[Python-ideas] csv.DictReader could handle headers more intelligently.

Wed Jan 23 18:37:01 CET 2013

On Wed, 2013-01-23 at 18:08 +0100, Amaury Forgeot d'Arc wrote:
> Hi,
> 
> 2013/1/23 J. Cliff Dyer <jcd at sdf.lonestar.org>
>         On Tue, 2013-01-22 at 17:51 -0800, alex23 wrote:
>         > I don't think we should start adding support for every
>         malformed type
>         > of csv file that exists. It's easy enough to remove the
>         unnecessary
>         > lines yourself before passing them to DictReader:
>         >
>         >     from csv import DictReader
>         >
>         >     with open('malformed.csv','rb') as csvfile:
>         >         csvlines = list(l for l in csvfile if l.strip())
>         >         csvreader = DictReader(csvlines)
>         >
>         > Personally, if I was dealing with this as often as you are,
>         I'd
>         > probably make a custom context manager instead. The problem
>         lies in
>         > the files themselves, not in csv's response to them.
>         > _______________________________________________
>         > Python-ideas mailing list
>         > Python-ideas at python.org
>         > http://mail.python.org/mailman/listinfo/python-ideas
>         >
>         
>         
>         With all due respect, while you make a good point that we
>         don't want to
>         start special casing every malformed type of CSV, there is
>         absolutely
>         something wrong with DictReader's response to files that have
>         duplicate
>         headers.
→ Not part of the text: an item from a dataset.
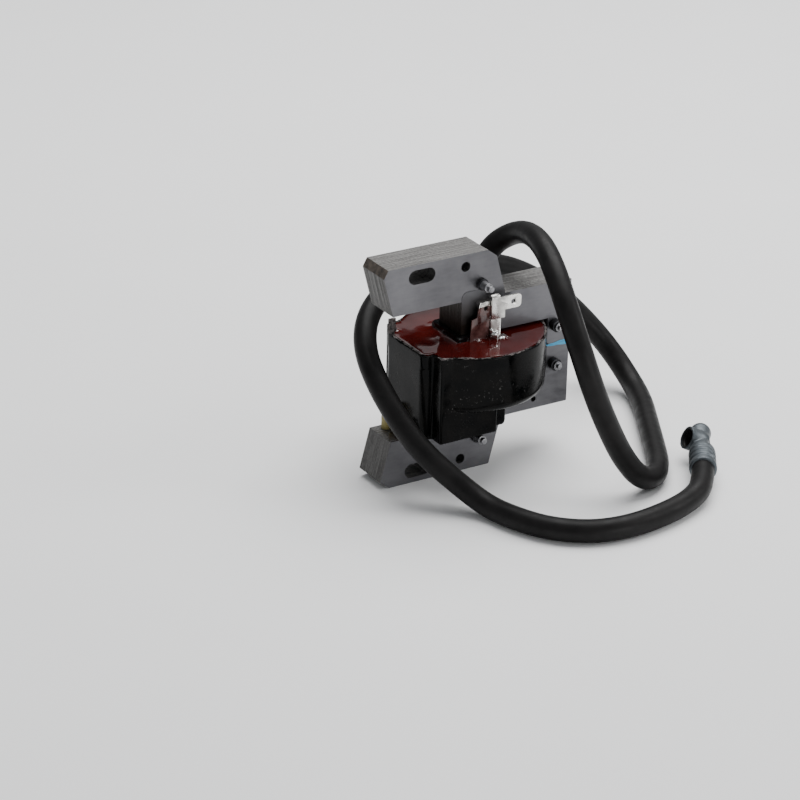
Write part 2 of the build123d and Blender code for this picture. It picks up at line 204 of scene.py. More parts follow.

It throws away data silently.
> 
> 
> That's how Python dictionaries work, by design:
>     d = {'a': 1, 'a': 2}
> "silently" discards the first value.
> 
> 
>         If you (and others on this list) aren't in favor of trying to
>         find the
>         right header row (which I can understand: "In the face of
>         ambiguity,
>         refuse the temptation to guess."), maybe a better solution
>         would be to
>         raise a (suppressible) exception if the headers aren't
>         uniquely named.
>         ("Errors should never pass silently.  Unless explicitly
>         silenced.")
> 
> 
> What about a subclass then:
> 
> 
> class CarefulDictReader(csv.DictReader):
>     def __init__(self, *args, **kwargs):
>         super().__init__(*args, **kwargs)
>         fieldnames = self.fieldnames
>         if len(fieldnames) != len(set(fieldnames)):
>             raise ValueError("Duplicate field names", fieldnames)
> 
> 
> 
> 
> -- 
> Amaury Forgeot d'Arc

Whether it's a subclass or a change to the existing class is worth
having a discussion about.  Obviously, the change could be made in a
subclass.  Currently, that's what I do.  The question at issue is
whether it should be made in the original.  My position is that
something should change in the standard library, whether that is
modifying the code in some way to handle edge cases more robustly, or
updating the documentation to advise programmers on how to handle files
that aren't perfectly formed.

This might include documenting that self.reader is an available
attribute (where the programmer could iterate to find the header row
they're looking for, if needed, and then assign it to self.fieldnames).

I do like the idea of assigning the fieldnames variable and then raising
the ValueError, so if the user silences the exception, they still have
access to the field names found.  However, I think the behavior should
be overridden on the fieldnames property, so as not to change the
semantics of the DictReader.